No, conservatives did not need to stage infantile spectacles to sway public opinion, nor did they even need to abdicate their jobs to stage protests. She had conceived of a better way.

She flicked on several lights, drew a brush through her hair, surveyed her smile and her makeup in a mirror, and took a deep breath: She wanted to start a new revolution, yet she feared the next step, and the staggering uncertainty beyond it. She focused her eyes on her screen and clicked the “Record” button with a surge of defiance coursing through her veins. Calmly and confidently, she read into her tiny camera the script she had been writing feverishly, scrolling through the paragraphs as she read. In what felt like seconds, she came to the most important part:

“Today, I charge myself, you, and the millions of others who believe in this higher cause with a new imperative. We will not punctuate our ideas with front-page photos of our unkempt pubic hair or hats made to resemble comical genitals. We will not scream and cry on cell-phone video at the oppressors in the big-government political left. We will be smarter. We will make better arguments with less effort, because we believe in a way of life that is far superior. And we will take this up as an impassioned calling, a true imperative, like the start of a side business we wish to grow, because we have a responsibility to each other and to future generations not to preserve the American way of life, but to improve the American way of life.

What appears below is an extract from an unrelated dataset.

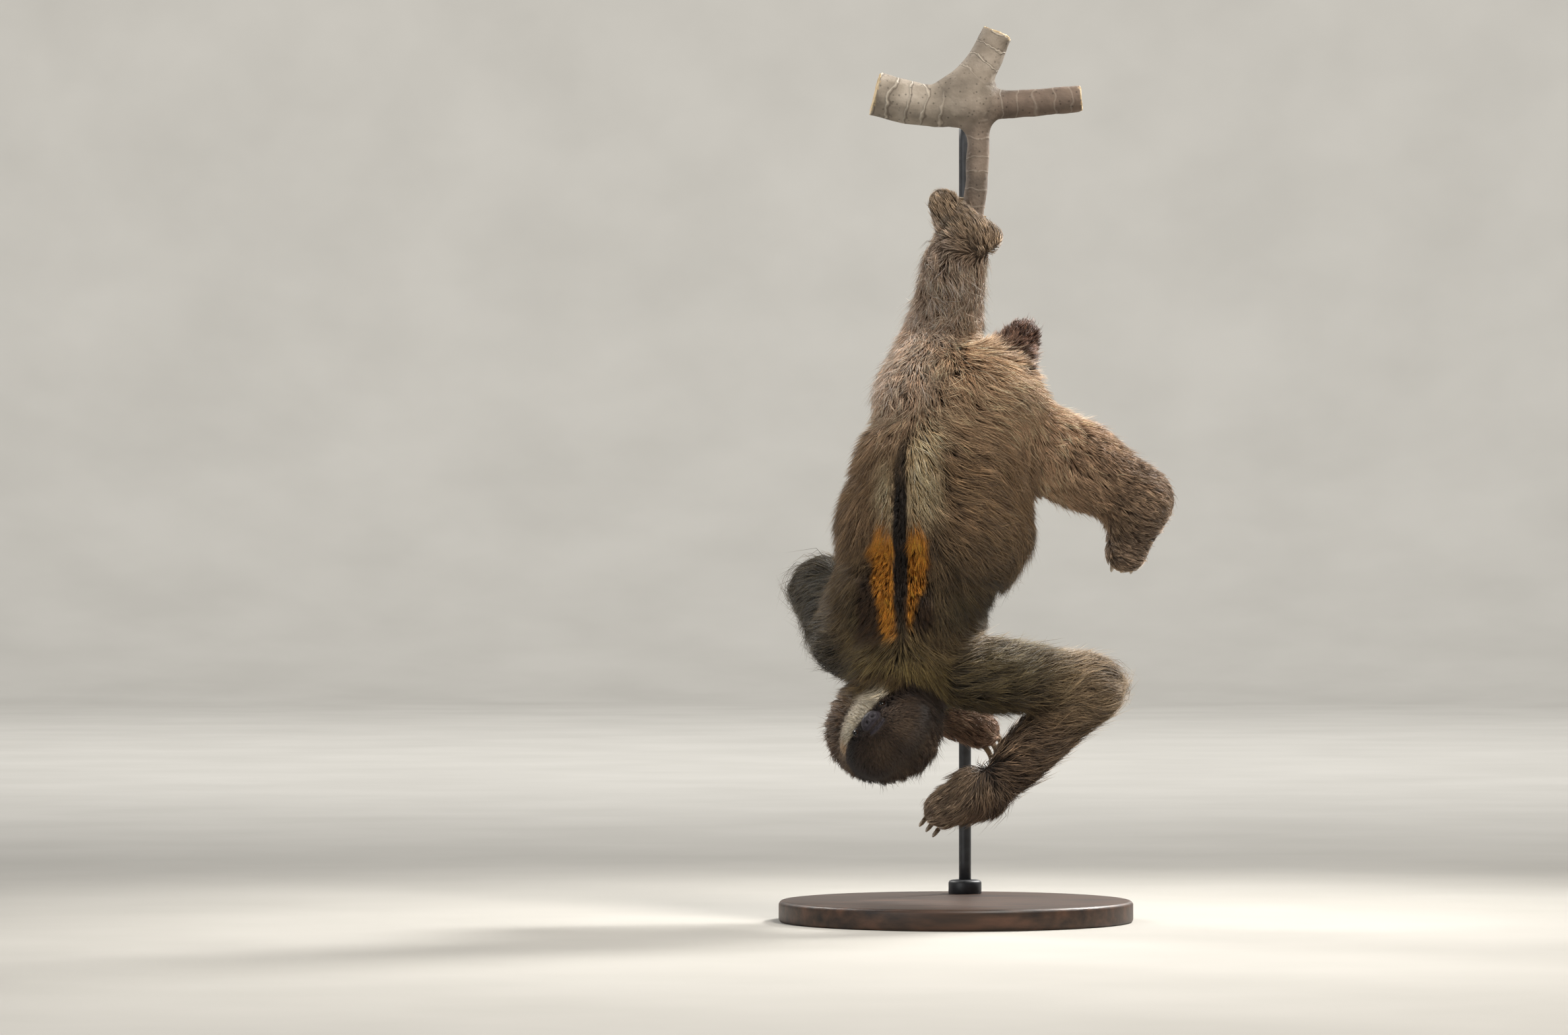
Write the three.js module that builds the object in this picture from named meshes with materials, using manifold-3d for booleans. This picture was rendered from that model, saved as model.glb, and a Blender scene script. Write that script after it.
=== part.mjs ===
// A life-size three-toed sloth hanging head down from one hind foot, on a cut length of branch that a
// plain display stand holds up. Millimetres, +Z up. The origin is the centre of the stand's underside.
// The animal's back faces -Y, and the stand's rod rises behind its belly.
//
// The flesh is one smooth field of tapered bars and eggs that reaches out to the tips of the coat. It is
// meshed part by part and parted by thin cuts. Eyes, nose and claws are pieces of their own.
import * as THREE from "three";
import { mergeVertices } from "three/addons/utils/BufferGeometryUtils.js";
import Module from "manifold-3d";

const wasm = await Module();
wasm.setup();

const vec = (x, y, z) => new THREE.Vector3(x, y, z);
const middleOf = (a, b) => a.clone().lerp(b, 0.5);
const TURN = 2 * Math.PI;

// ---- driving dimensions -------------------------------------------------------------------------
const CUT_GAP = 0.4; // between neighbouring parts of the body
const FIT_GAP = 0.3; // round an eye, the nose, a claw's root and the gripped stem
const BLEND = 20; // how far two bars of flesh melt into each other
const BODY_SHIFT = vec(0, -50, 0); // the animal and its branch hang this far from the stand's own frame

// The skeleton: each joint at the middle of the furred limb.
const SPINE = {
  rump: vec(22, 8, 586),
  loin: vec(-11, 4, 514),
  belly: vec(-24, 6, 448),
  chest: vec(-54, 4, 366),
  withers: vec(-62, 2, 318),
};
const TAIL = { root: vec(56, 16, 626), tip: vec(74, 26, 658) };
const LEG_LEFT = { hip: vec(60, 4, 549), knee: vec(144, 20, 512), ankle: vec(202, 28, 478) };
const LEG_RIGHT = { hip: vec(-36, 10, 590), knee: vec(-14, 40, 668), ankle: vec(-2, -10, 742) };
const FOOT_LEFT = { root: vec(206, 28, 470), heel: vec(218, 30, 481), toe: vec(191, 34, 418) };
const FOOT_RIGHT = { root: vec(10, -25, 768), heel: vec(36, -24, 768), toe: vec(-15, -18, 806) };
const ARM_LEFT = { shoulder: vec(0, 2, 286), elbow: vec(149, 22, 263), wrist: vec(36, 25, 150) };
const ARM_RIGHT = { shoulder: vec(-112, 26, 322), elbow: vec(-146, 165, 372), wrist: vec(-48, 146, 250) };
const HAND_LEFT = { root: vec(18, 25, 146), toe: vec(-14, 28, 128) };
const HAND_RIGHT = { root: vec(-40, 144, 244), toe: vec(30, 122, 214) };

// The head's own frame: out of the nose, to its left ear and to its crown.
const HEAD_AT = vec(-79, -16, 214);
const FORWARD = vec(-0.41, -0.84, 0.354).normalize();
const LEFT = new THREE.Vector3().crossVectors(vec(-0.64, 0.545, 0.546), FORWARD).normalize();
const CROWN = new THREE.Vector3().crossVectors(FORWARD, LEFT);

const EYE = { radius: 5.6, side: 20.5, up: 1, sunk: 3, sides: 9, rings: 6 };
const NOSE = { radii: vec(6, 12, 7.5), up: -4.5, sunk: 1.5, sides: 10, rings: 7 };

// A claw is an arc of this length; high and wide are half its section at the root.
const CLAW = { length: 56, high: 3.8, wide: 2.7, tip: 0.8, taper: 0.7, sides: 5, steps: 5 };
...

“Today, my friends, you and I begin to agree to disagree with the idiots who claim to suffer under the label of a gender, but gleefully ascribe to each of us the label of a hater. How different is that from a raving lunatic calling you or me something as nonsensical as an eggplant? From today on, we will brush off the insults of these elites like the rantings of a nutcase.

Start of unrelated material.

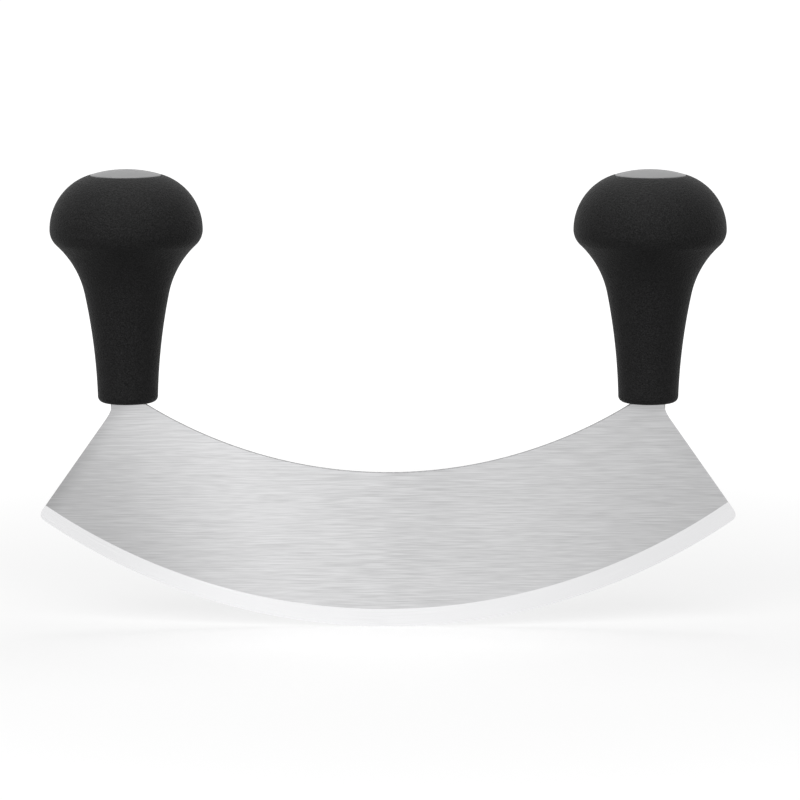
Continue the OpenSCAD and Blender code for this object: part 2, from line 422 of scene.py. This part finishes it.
# %% Filling between four curves
def patch(bottom, top, left, right):
    """Blend of bottom and top by height, plus left and right by length, minus the corners."""
    s = np.linspace(0, 1, len(bottom))[:, None, None]
    u = np.linspace(0, 1, len(left))[None, :, None]
    across = (1 - u) * bottom[:, None] + u * top[:, None]
    upward = (1 - s) * left[None] + s * right[None]
    corners = (1 - u) * ((1 - s) * bottom[0] + s * bottom[-1]) + u * ((1 - s) * top[0] + s * top[-1])
    return across + upward - corners


def spaced(path, count):
    """The same path with evenly spaced points."""
    run = np.concatenate([[0], np.cumsum(np.linalg.norm(np.diff(path, axis=0), axis=1))])
    at = np.linspace(0, run[-1], count)
    return np.stack([np.interp(at, run, path[:, 0]), np.interp(at, run, path[:, 1])], axis=-1)


def mirrored(path):
    """The path on the other side of the blade's middle."""
    return path * np.array([-1.0, 1.0])


# %% [markdown]
# The curves themselves: the edge is a circle, the ground strip narrows a little towards
# the left as a hand-ground one does, the ends are straight with a rounded nose, the necks
# rise into the grips, and the back is a hollow arc.

# %% The blade's curves
NOSE = 2.2
CORNER = np.array([CORNER_X, CORNER_Z])
UP_SIDE = np.array([-np.sin(np.radians(LEAN)), np.cos(np.radians(LEAN))])
INTO = np.array([-np.cos(np.radians(LEAN)), -np.sin(np.radians(LEAN))])
NECK_OUTER = HANDLE_X + 5.3
EASE_BELOW, EASE_ABOVE = 4.2, 2.0
STRIP_WIDTH, STRIP_SKEW, STRIP_TAPER = 6.1, 1.25, 3.76
COLUMNS, NECK_COLUMNS, STRIP_ROWS, BODY_ROWS = 280, 14, 9, 24


def strip_line(angle):
    """Inner line of the ground strip: width plus skew times sine minus taper times (1 - cosine)."""
    width = STRIP_WIDTH + STRIP_SKEW * np.sin(angle) - STRIP_TAPER * (1 - np.cos(angle))
    reach = EDGE_RADIUS - width
    return np.stack([reach * np.sin(angle), EDGE_RADIUS - reach * np.cos(angle)], axis=-1)


def side_meeting(sign):
    """Angle at which the strip's inner line meets the blade's end."""
    angle = np.linspace(0.4, 0.7, 4000)
    line = strip_line(sign * angle)
    line[:, 0] *= sign
    off = (line - CORNER) @ INTO
    return sign * angle[np.argmin(np.abs(off))]


def nose_path(sign):
    """Rounded corner from the edge to the end, then straight up to the strip's inner line."""
    middle = CORNER + NOSE * (INTO + UP_SIDE)
    bend = np.radians(np.linspace(90, 0, 10))[:, None]
    round_part = middle - NOSE * (INTO * np.cos(bend) + UP_SIDE * np.sin(bend))
    meet = strip_line(np.array([side_meeting(sign)]))[0] * np.array([sign, 1.0])
    return spaced(np.vstack([round_part, meet]), STRIP_ROWS) * np.array([sign, 1.0])


def end_path(sign, start):
    """Straight end up to the neck, eased round the foot of the neck, and up into the grip."""
    foot = CORNER + (CORNER[0] - NECK_OUTER) / np.sin(np.radians(LEAN)) * UP_SIDE
    low, high = foot - EASE_BELOW * UP_SIDE, foot + np.array([0.0, EASE_ABOVE])
    share = np.linspace(0, 1, 9)[:, None]  # a curve with three control points: low, foot, high
    eased = (1 - share) ** 2 * low + 2 * share * (1 - share) * foot + share**2 * high
    path = np.vstack([start * np.array([sign, 1.0]), eased, [NECK_OUTER, MOUTH]])
    return spaced(path, BODY_ROWS) * np.array([sign, 1.0])


def back_path():
    """Across one neck, down the hollow back and across the other neck."""
    inner = np.sqrt(SPINE_RADIUS**2 - (SPINE_CENTRE - MOUTH) ** 2)
    swing = np.arcsin(inner / SPINE_RADIUS)
    angle = np.linspace(-swing, swing, COLUMNS - 2 * NECK_COLUMNS)
    hollow = np.stack(
        [SPINE_RADIUS * np.sin(angle), SPINE_CENTRE - SPINE_RADIUS * np.cos(angle)], axis=-1
    )
    neck = np.stack(
        [np.linspace(-NECK_OUTER, -inner, NECK_COLUMNS, endpoint=False), np.full(NECK_COLUMNS, MOUTH)],
        axis=-1,
    )
    return np.vstack([neck, hollow, mirrored(neck)[::-1]])


# %% [markdown]
# Both faces of the sheet use the same points. The body is 2 mm thick, and across the
# ground strip the thickness falls in a straight line to a fine land at the edge.

# %% Building the blade
left_nose, right_nose = nose_path(-1.0), nose_path(1.0)
left_angle, right_angle = (np.arctan2(n[0, 0], EDGE_RADIUS - n[0, 1]) for n in (left_nose, right_nose))
edge_angle = np.linspace(left_angle, right_angle, COLUMNS)
edge = np.stack([EDGE_RADIUS * np.sin(edge_angle), EDGE_RADIUS * (1 - np.cos(edge_angle))], axis=-1)
line = strip_line(np.linspace(side_meeting(-1.0), side_meeting(1.0), COLUMNS))
strip = patch(edge, line, left_nose, right_nose)
body = patch(line, back_path(), end_path(-1.0, left_nose[-1]), end_path(1.0, right_nose[-1]))
sheet = np.concatenate([strip, body[:, 1:]], axis=1)
rows = sheet.shape[1]
half = np.full(sheet.shape[:2], HALF_SHEET)
half[:, :STRIP_ROWS] = np.linspace(HALF_LAND, HALF_SHEET, STRIP_ROWS)
front = np.stack([sheet[..., 0], -half, sheet[..., 1]], axis=-1).reshape(-1, 3)
back = front * np.array([1.0, -1.0, 1.0])
index = np.arange(COLUMNS * rows).reshape(COLUMNS, rows)
total = index.size
face_front = np.stack([index[:-1, :-1], index[1:, :-1], index[1:, 1:], index[:-1, 1:]], axis=-1)
face_kind = np.zeros(face_front.shape[:2], dtype=int)
face_kind[:, : STRIP_ROWS - 1] = 1
loop = np.concatenate([index[:-1, 0], index[-1, :-1], index[::-1, -1][:-1], index[0, ::-1][:-1]])
ring = np.stack([loop, loop + total, np.roll(loop, -1) + total, np.roll(loop, -1)], axis=-1)
face_front = face_front.reshape(-1, 4)
face_back = face_front[:, ::-1] + total


def box_points(low, high):
    """Eight corners of a box."""
    low, high = np.array(low), np.array(high)
    bits = np.array([[i & 1, i >> 1 & 1, i >> 2 & 1] for i in range(8)])
    return low + bits * (high - low)


BOX_FACES = np.array([[0, 2, 3, 1], [4, 5, 7, 6], [0, 1, 5, 4], [2, 6, 7, 3], [0, 4, 6, 2], [1, 3, 7, 5]])
tangs = [
    box_points(
        [x - TANG_HALF_WIDTH, -TANG_HALF_SHEET, TANG_START],
        [x + TANG_HALF_WIDTH, TANG_HALF_SHEET, TANG_TOP],
    )
    for x in (-HANDLE_X, HANDLE_X)
]
blade_points = np.vstack([front, back, *tangs])
blade_faces = np.vstack(
    [face_front, face_back, ring, BOX_FACES + 2 * total, BOX_FACES + 2 * total + 8]
)
ring_kind = np.where(np.arange(len(ring)) < COLUMNS - 1, 1, 2)
kinds = np.concatenate([face_kind.ravel(), face_kind.ravel(), ring_kind, np.full(12, 2)])
make_piece(
    "crescent_blade", blade_points, blade_faces.tolist(), [BRUSHED, GROUND, CUT],
    "blade", sharp=4.0, choice=kinds,
)

# %% [markdown]
# Inside each handle are pieces that nobody sees until it is taken apart. They keep their
# CAD shapes, and each still gets the finish that the real one has.

# %% Finishes of the inner pieces
def metal(name, dark, light, roughness, scale, depth):
    """Metal with cloudy changes of tone and fine marks."""
    finish = Finish(name, Metallic=1.0)
    cloud = finish.noise(finish.place(), 260.0, 3.0)
    tool = finish.noise(finish.place(scale), detail=2.0)
    return finish.feed(
        Base_Color=finish.mix(cloud * 0.7 + tool * 0.3, grey(dark), grey(light)),
        Roughness=roughness + tool * 0.12,
        Normal=finish.bump(tool, depth),
    )


def moulded(name, dark, light):
    """Plain moulded plastic with flow marks."""
    finish = Finish(name, Specular_IOR_Level=0.4)
    flow = finish.noise(finish.place((60, 60, 240)), detail=3.0)
    grit = finish.noise(finish.place(), 2400.0)
    return finish.feed(
        Base_Color=finish.mix(flow, grey(dark), grey(light)),
        Roughness=0.5 + grit * 0.12,
        Normal=finish.bump(grit, 0.00003),
    )


INNER = {
    "core": moulded("core_plastic", 0.06, 0.085),
    "rod": metal("turned_steel", 0.5, 0.62, 0.26, (60, 60, 1800), 0.000006),
    "washer": metal("zinc_plate", 0.58, 0.72, 0.3, (500, 500, 500), 0.000008),
    "spring_washer": metal("oiled_spring_steel", 0.16, 0.26, 0.34, (900, 900, 200), 0.000008),
    "nut": metal("zinc_plated_nut", 0.56, 0.7, 0.28, (300, 300, 900), 0.000008),
}
for side in ("left", "right"):
    for kind, finish in INNER.items():
        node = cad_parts[f"{side}_{kind}"]
        node.data.materials.clear()
        node.data.materials.append(finish)
print("inner finishes given to", 2 * len(INNER), "nodes")

# %% [markdown]
# The knife stands on a wide floor that is part of the studio. The floor keeps the soft
# shadow, and a glow that only the camera sees brings its colour up to white. In the steel's
# reflections the floor is nearly white too, and a little dimmer towards both ends.

# %% The studio floor
floor_mesh = bpy.data.meshes.new("studio_floor")
floor_mesh.from_pydata([(-9, -9, 0), (9, -9, 0), (9, 9, 0), (-9, 9, 0)], [], [(0, 1, 2, 3)])
floor = bpy.data.objects.new("studio_floor", floor_mesh)
bpy.context.scene.collection.objects.link(floor)
white = Finish("studio_white", Roughness=0.9, Specular_IOR_Level=0.0, Emission_Strength=1.0)
white.shader.inputs["Base Color"].default_value = (0.32, 0.32, 0.32, 1.0)
NEAR_GLOW = 0.66
spot = white.node("SeparateXYZ", {}, {0: white.place()})
away = (spot[0] * spot[0] + spot[1] * spot[1]).root()
seen = white.node("LightPath")
white.feed(Emission_Color=seen[CAMERA_RAY] * (NEAR_GLOW + away.above(0.12, 0.7) * (1 - NEAR_GLOW)))
dimness = spot[0].above(-0.03, 0.12) * 0.14 + (1 - spot[0].above(-0.115, -0.05)) * 0.1
glow = white.tree.nodes.new("ShaderNodeEmission")
white.link(0.99 - dimness, glow, "Color")
blend = white.tree.nodes.new("ShaderNodeMixShader")
bounced = seen[0].maths("MAXIMUM", seen[GLOSSY_RAY], seen[TRANSMISSION_RAY])
white.link(bounced, blend, 0)
white.tree.links.new(white.shader.outputs[0], blend.inputs[1])
white.tree.links.new(glow.outputs[0], blend.inputs[2])
white.tree.links.new(blend.outputs[0], white.tree.nodes["Material Output"].inputs[0])
floor_mesh.materials.append(white.material)

# %% [markdown]
# The surroundings are white where they are seen, directly or mirrored in the steel. For
# the light that they give, they are a weak and even grey, so that the lamps do the shaping.

# %% Studio surroundings
world = bpy.data.worlds.new("studio")
bpy.context.scene.world = world
world.use_nodes = True
sky = Graph(world.node_tree)
background = world.node_tree.nodes["Background"]
background.inputs["Color"].default_value = (1, 1, 1, 1)
AMBIENT = 0.2
sight = sky.node("LightPath")
shown = sight[0].maths("MAXIMUM", sight[CAMERA_RAY], sight[GLOSSY_RAY])
shown = shown.maths("MAXIMUM", shown, sight[TRANSMISSION_RAY])
sky.link(AMBIENT + shown * (1 - AMBIENT), background, "Strength")

# %% [markdown]
# One lamp hangs above and behind, and a larger, stronger one stands high in front, a
# little to the left. The first rounds the tops, and the second lights the fronts.

# %% Studio lamps
def soft_lamp(name, place, aim, power, width, height):
    """A rectangular lamp at a place, turned to face a point."""
    lamp = bpy.data.lights.new(name, "AREA")
    lamp.shape, lamp.size, lamp.size_y, lamp.energy = "RECTANGLE", width, height, power
    holder = bpy.data.objects.new(name, lamp)
    bpy.context.scene.collection.objects.link(holder)
    holder.location = place
    holder.rotation_euler = (Vector(aim) - Vector(place)).to_track_quat("-Z", "Y").to_euler()


MIDDLE = (0.0, 0.0, 0.09)
soft_lamp("overhead", (0.0, 0.35, 1.35), MIDDLE, 7.0, 1.0, 0.6)
soft_lamp("front_high", (-0.2, -1.1, 1.0), MIDDLE, 18.0, 1.6, 1.2)

# %% [markdown]
# The camera stands about 1.2 m away, a little above the knife, with a long lens. A small
# shift of the frame, given in pixels of an 800 pixel picture, puts the knife where the
# photograph has it.

# %% Camera
DISTANCE, RISE, AIM_HEIGHT, PICTURE = 1.2, np.radians(8.41), 0.07617, 800
camera_data = bpy.data.cameras.new("camera")
camera_data.lens, camera_data.sensor_width = 163.3, 36.0
camera_data.shift_x, camera_data.shift_y = 11.88 / PICTURE, 0.5 / PICTURE
camera = bpy.data.objects.new("camera", camera_data)
bpy.context.scene.collection.objects.link(camera)
camera.location = (0.0, -DISTANCE * np.cos(RISE), AIM_HEIGHT + DISTANCE * np.sin(RISE))
camera.rotation_euler = (np.pi / 2 - RISE, 0.0, 0.0)
bpy.context.scene.camera = camera
bpy.context.scene.view_settings.view_transform = "Standard"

“Today, my friends, you and I begin to respond without fear to the morons who believe that big government can better manage our healthcare. How sane is it for someone to want to rely on a bureaucrat to determine what diseases to treat and at what ages to stop treating them when that same bureaucrat happily spends tax dollars to kill millions of the unborn every year?

“Today, my friends, you and I begin to decry the rapid decline of standards in our government education system as a crime and a travesty. How does it benefit our country that we dilute the history we teach, that we simplify the tests we give, that we do not instill in our young a desire, nor a capacity, to assimilate facts and thoughts, but instead praise the little sycophants who ask questions that fly in the face of reason and logic?

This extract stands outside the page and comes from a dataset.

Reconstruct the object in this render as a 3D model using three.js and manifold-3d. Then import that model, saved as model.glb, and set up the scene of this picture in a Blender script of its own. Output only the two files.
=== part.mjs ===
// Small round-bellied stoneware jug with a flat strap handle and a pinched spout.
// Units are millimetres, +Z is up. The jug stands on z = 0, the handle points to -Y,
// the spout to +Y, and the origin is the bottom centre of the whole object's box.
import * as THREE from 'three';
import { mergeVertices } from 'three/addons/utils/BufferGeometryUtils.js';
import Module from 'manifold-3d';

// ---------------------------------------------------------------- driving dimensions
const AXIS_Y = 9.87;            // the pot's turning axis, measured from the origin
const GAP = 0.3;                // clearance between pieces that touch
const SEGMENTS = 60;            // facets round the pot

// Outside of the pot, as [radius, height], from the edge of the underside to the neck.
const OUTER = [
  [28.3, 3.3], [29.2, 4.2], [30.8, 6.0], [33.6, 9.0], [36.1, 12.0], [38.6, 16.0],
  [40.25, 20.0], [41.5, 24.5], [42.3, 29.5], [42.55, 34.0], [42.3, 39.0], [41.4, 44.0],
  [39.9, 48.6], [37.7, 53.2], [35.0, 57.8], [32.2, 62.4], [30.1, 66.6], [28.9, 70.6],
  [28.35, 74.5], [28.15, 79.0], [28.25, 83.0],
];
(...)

“Today, my friends, you and I take ownership of our country again. We must do this; now is the time to do this. To secure life, liberty, and the pursuit of happiness for ourselves and for future generations, we will accept life’s struggles with grace and dignity and remind ourselves and others that we have the inborn right to the pursuit, not to a life free from discomfort and adversity. We will challenge each other and our foes so that all may come out stronger. And we will endure whatever vitriol and hatred they cast at us.

“Today, my friends, my fellow true Americans, today we become the founding members, shareholders, and employees of Independence, Incorporated. Our product is freedom, our profit is our way of life, our labor is compulsory and well-invested, our competition is stiff but ripe for defeat.”

Lady Liberty paused for a beat before she concluded: “As of this very moment, we are aggressively and proactively open for business.”